- [Records provided]:
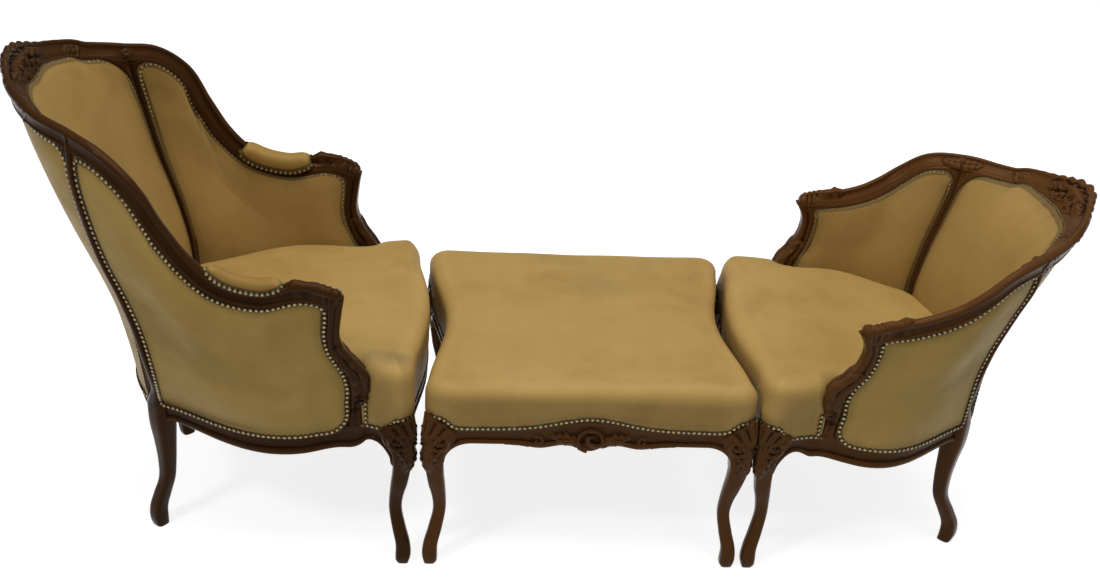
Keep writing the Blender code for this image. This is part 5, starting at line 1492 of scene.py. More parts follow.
def seat_mesh(outline, foot, height, crown, phase, lean, step=None):
    """A stuffed seat: walls from its foot, a rounded edge and a crowned top, closed."""
    directions = soft_directions(outline)
    rows = seat_rows(outline, directions, foot, height, lean)
    top = crowned_top(rows[-1], crown)
    points = np.vstack(rows + [top[1:-1, 1:-1].reshape(-1, 3)])
    count = len(outline)
    faces = grid_faces(len(rows), count, wrap=True)
    index = top_index((len(rows) - 1) * count, count, len(rows) * count)
    for near, far in zip(index[:-1], index[1:]):
        faces += zip(near[:-1], far[:-1], far[1:], near[1:])
    rise = (points[:, 2] - foot.mean()) / (SEAT_RAIL_TOP + height.mean() - foot.mean())
    points = relax(points, faces, 0.5 * smooth_step(0.30, 0.65, rise), 3)
    if step is not None:
        points = draw_down(points, faces, rise, step)
    points[:, 2] += soft_waves(points, rise, phase)
    floor = points[:count].mean(axis=0)
    floor[2] = SEAT_RAIL_TOP + 0.003
    inner = points[:count].copy()
    inner[:, :2] -= directions * 0.004
    base = len(points)
    points = np.vstack((points, inner, floor))
    for i in range(count):
        j = (i + 1) % count
        faces.append((j, i, base + i, base + j))
        faces.append((base + j, base + i, base + count))
    return points, faces


class Nodes:
    """Short calls for building a material's node tree."""

    def __init__(self, name):
        self.material = bpy.data.materials.new(name)
        self.material.use_nodes = True
        self.tree = self.material.node_tree
        self.shader = self.tree.nodes["Principled BSDF"]

    def add(self, kind, settings=None, **inputs):
        """A node with settings, and with its inputs set or linked."""
        node = self.tree.nodes.new(kind)
        for key, value in (settings or {}).items():
            setattr(node, key, value)
        for key, value in inputs.items():
            self.set(node, key, value)
        return node

    def set(self, node, key, value):
        """Set or link one input of a node."""
        socket = node.inputs[int(key[1:])] if key[0] == "i" and key[1:].isdigit() \
            else node.inputs[key.replace("_", " ")]
        if isinstance(value, bpy.types.NodeSocket):
            self.tree.links.new(value, socket)
        else:
            socket.default_value = value

    def attribute(self, name, output="Fac"):
        """A stored attribute of the mesh."""
        node = self.add("ShaderNodeAttribute", {"attribute_name": name})
        return node.outputs[output]

    def noise(self, vector, scale, detail=4.0, roughness=0.55, distortion=0.0):
        """A noise value over a vector."""
        return self.add("ShaderNodeTexNoise", None, Vector=vector, Scale=scale,
                        Detail=detail, Roughness=roughness, Distortion=distortion
                        ).outputs["Fac"]

    def ramp(self, value, stops):
        """A value turned to colours between stops."""
        node = self.add("ShaderNodeValToRGB", None, Fac=value)
        while len(node.color_ramp.elements) < len(stops):
            node.color_ramp.elements.new(0.5)
        for element, (place, colour) in zip(node.color_ramp.elements, stops):
            element.position = place
            element.color = tuple(colour) + (1.0,)
        return node.outputs["Color"]

    def level(self, value, low, high, to_low=0.0, to_high=1.0):
        """A value mapped from one range to another."""
        return self.add("ShaderNodeMapRange", None, Value=value, From_Min=low,
                        From_Max=high, To_Min=to_low, To_Max=to_high).outputs["Result"]

    def math(self, kind, first, second=0.0):
        """A sum, product or other step between two values."""
        return self.add("ShaderNodeMath", {"operation": kind}, i0=first, i1=second
                        ).outputs[0]

    def mix(self, share, first, second):
        """A mix of two colours."""
        node = self.add("ShaderNodeMix", {"data_type": "RGBA"})
        self.set(node, "i0", share)
        self.set(node, "i6", first if not isinstance(first, tuple) else first + (1.0,))
        self.set(node, "i7", second if not isinstance(second, tuple) else second + (1.0,))
        return node.outputs[2]

    def place(self):
        """The object's own coordinates, in metres."""
        return self.add("ShaderNodeTexCoord").outputs["Object"]

    def stretch(self, vector, scale, move=(0.0, 0.0, 0.0)):
        """Coordinates scaled by an amount for each axis."""
        return self.add("ShaderNodeMapping", None, Vector=vector, Scale=scale,
                        Location=move).outputs["Vector"]

    def bumps(self, height, strength, distance, normal=None):
        """A bump from a height."""
        node = self.add("ShaderNodeBump", None, Height=height, Strength=strength,
                        Distance=distance)
        if normal is not None:
            self.set(node, "Normal", normal)
        return node.outputs["Normal"]


# Grain tones and a red tone of the wood; a light edge colour, partly wear and partly painted
# highlight; a near-black hollow colour, partly wax and partly painted shade
WALNUT_GRAIN = ((0.25, (0.012, 0.0040, 0.0011)), (0.50, (0.026, 0.0085, 0.0020)),
                (0.75, (0.050, 0.0175, 0.0044)))
WALNUT_RED = (0.044, 0.0120, 0.0026)
WALNUT_EDGE_WEAR_AND_HIGHLIGHT = (0.145, 0.060, 0.018)
WALNUT_HOLLOW_WAX_AND_SHADE = (0.0020, 0.0010, 0.0006)


def walnut(name, gain):
    """Dark walnut under wax: grain along the member, hollows darkened by wax and painted
    shade, edges lightened by wear and a painted highlight.
    """
    def tone(colour):
        return tuple(gain * c for c in colour)

    n = Nodes(name)
    place = n.place()
    flow = n.attribute("grain", "Vector")
    grain_place = n.stretch(flow, (9.0, 170.0, 1.0))
    fibre_place = n.stretch(flow, (40.0, 900.0, 1.0))
    grain = n.noise(grain_place, 1.0, 5.0, 0.6, 0.6)
    fibre = n.noise(fibre_place, 1.0, 2.0)
    cloud = n.noise(place, 9.0, 3.0)
    wood = n.ramp(grain, [(stop, tone(colour)) for stop, colour in WALNUT_GRAIN])
    red = n.mix(n.level(cloud, 0.35, 0.70), wood, tone(WALNUT_RED))
    body = n.mix(0.45, wood, red)
    relief = n.attribute("relief")
    # The third value of this step stays at 0.5, which lifts the whole sum
    wobble = n.math("MULTIPLY_ADD", n.noise(place, 55.0, 3.0), 0.16)
    wear_and_light = n.math("ADD", relief, n.math("SUBTRACT", wobble, 0.08))
    # Painted shade and highlight: the relief's hollows darken, partly wax caught in them and
    # partly painted shade; its edges lighten, partly wear and partly a painted highlight
    hollow = n.level(wear_and_light, 0.24, 0.66)
    edge = n.level(wear_and_light, 0.64, 0.98)
    waxed_and_shaded = n.mix(hollow, WALNUT_HOLLOW_WAX_AND_SHADE, body)
    rubbed_and_highlit = n.mix(n.math("MULTIPLY", edge, 0.80), waxed_and_shaded, tone(WALNUT_EDGE_WEAR_AND_HIGHLIGHT))
    n.set(n.shader, "Base Color", rubbed_and_highlit)
    rough = n.level(n.math("ADD", n.math("MULTIPLY", edge, -0.5), cloud), -0.1, 0.8, 0.14,
                    0.30)
    n.set(n.shader, "Roughness", rough)
    n.shader.inputs["IOR"].default_value = 1.28
    n.shader.inputs["Specular IOR Level"].default_value = 0.25
    n.shader.inputs["Specular Tint"].default_value = (1.0, 0.56, 0.28, 1.0)
    fine = n.bumps(fibre, 0.20, 0.0006)
    n.set(n.shader, "Normal", n.bumps(grain, 0.22, 0.0010, fine))
    return n.material


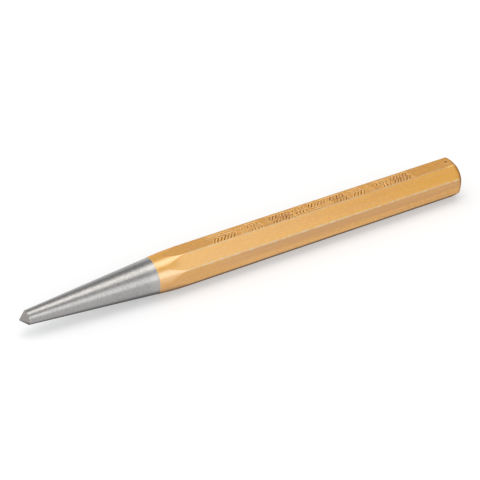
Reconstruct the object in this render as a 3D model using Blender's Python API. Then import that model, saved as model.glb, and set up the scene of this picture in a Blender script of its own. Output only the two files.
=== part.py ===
"""Center punch: an octagonal bar with a ground cone, a blunt point and a crowned head.

The punch lies on one of its flats, with its axis along X, the point towards -X and the
head towards +X. The origin is on the ground under the middle of its length.
"""

import math

import bmesh
import bpy

# Sizes of the bar, in metres
LENGTH = 0.100
FLAT_COUNT = 8
ACROSS_FLATS = 0.008
BAR_EDGE_RADIUS = 0.00028

# Sizes of the ground end, with the angles measured across the whole cone
POINT_DIAMETER = 0.003
POINT_ANGLE = math.radians(84.0)
POINT_TIP_RADIUS = 0.00014
POINT_EDGE_RADIUS = 0.00012
TAPER_ANGLE = math.radians(9.84)

# Sizes of the striking head, with the bevel measured inwards from the flats
HEAD_BEVEL_WIDTH = 0.0010
HEAD_BEVEL_ANGLE = math.radians(51.0)
HEAD_CROWN_RADIUS = 0.0070
HEAD_EDGE_RADIUS = 0.0010

# Distance from the point to the edge of the lacquer
LACQUER_LINE = 0.0285

# How finely round stretches are divided
TURNED_SEGMENTS = 96
CORNER_SEGMENTS = 4
CROWN_SEGMENTS = 6

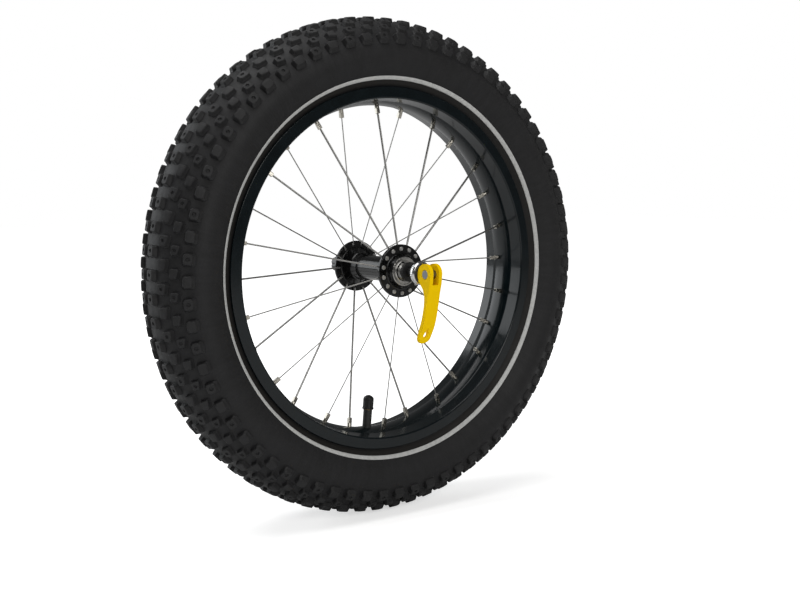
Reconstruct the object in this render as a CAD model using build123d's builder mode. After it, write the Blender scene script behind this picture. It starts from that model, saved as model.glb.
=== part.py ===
"""Sixteen-inch fat-tyre wheel of a child bicycle trailer, with its quick-release skewer. Spin axis Y."""
import os
from math import atan2, cos, degrees, hypot, pi, radians, sin

from build123d import *

# ---- wheel ----
spokeCount = 14                 # per side
valveAngle = 265.0              # polar angle of the valve about the spin axis
sidePitch = 360.0 / spokeCount
nearStart = valveAngle + sidePitch / 4
farStart = valveAngle - sidePitch / 4

# ---- tyre and tube ----
casingOuter = [(157.6, 22.7), (160.0, 24.3), (165.5, 28.8), (170.0, 32.2), (176.0, 35.6), (183.0, 37.3),
               (190.0, 36.6), (197.0, 33.4), (204.0, 28.0), (210.0, 19.5), (213.2, 10.0), (214.2, 0.0)]
casingInner = [(156.5, 19.6), (160.5, 20.8), (165.5, 25.4), (170.0, 28.8), (176.0, 32.2), (183.0, 34.0),
               (190.0, 33.2), (197.0, 29.8), (204.0, 24.2), (208.4, 16.5), (210.3, 8.0), (210.8, 0.0)]
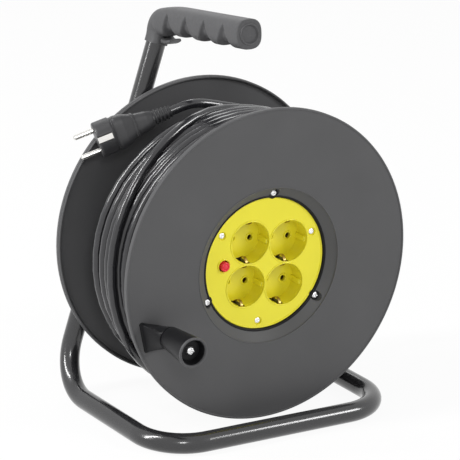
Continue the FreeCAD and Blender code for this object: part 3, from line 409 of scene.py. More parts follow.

- [What is needed]: Reproduce exactly, and only, the lines from the one that contains "Reconstruct the object in this render as a CAD" down to the one that contains "from build123d import *", both ends included.

- [Solution to this exercise]:
Reconstruct the object in this render as a CAD model using build123d's builder mode. After it, write the Blender scene script behind this picture. It starts from that model, saved as model.glb.
=== part.py ===
"""Sixteen-inch fat-tyre wheel of a child bicycle trailer, with its quick-release skewer. Spin axis Y."""
import os
from math import atan2, cos, degrees, hypot, pi, radians, sin

from build123d import *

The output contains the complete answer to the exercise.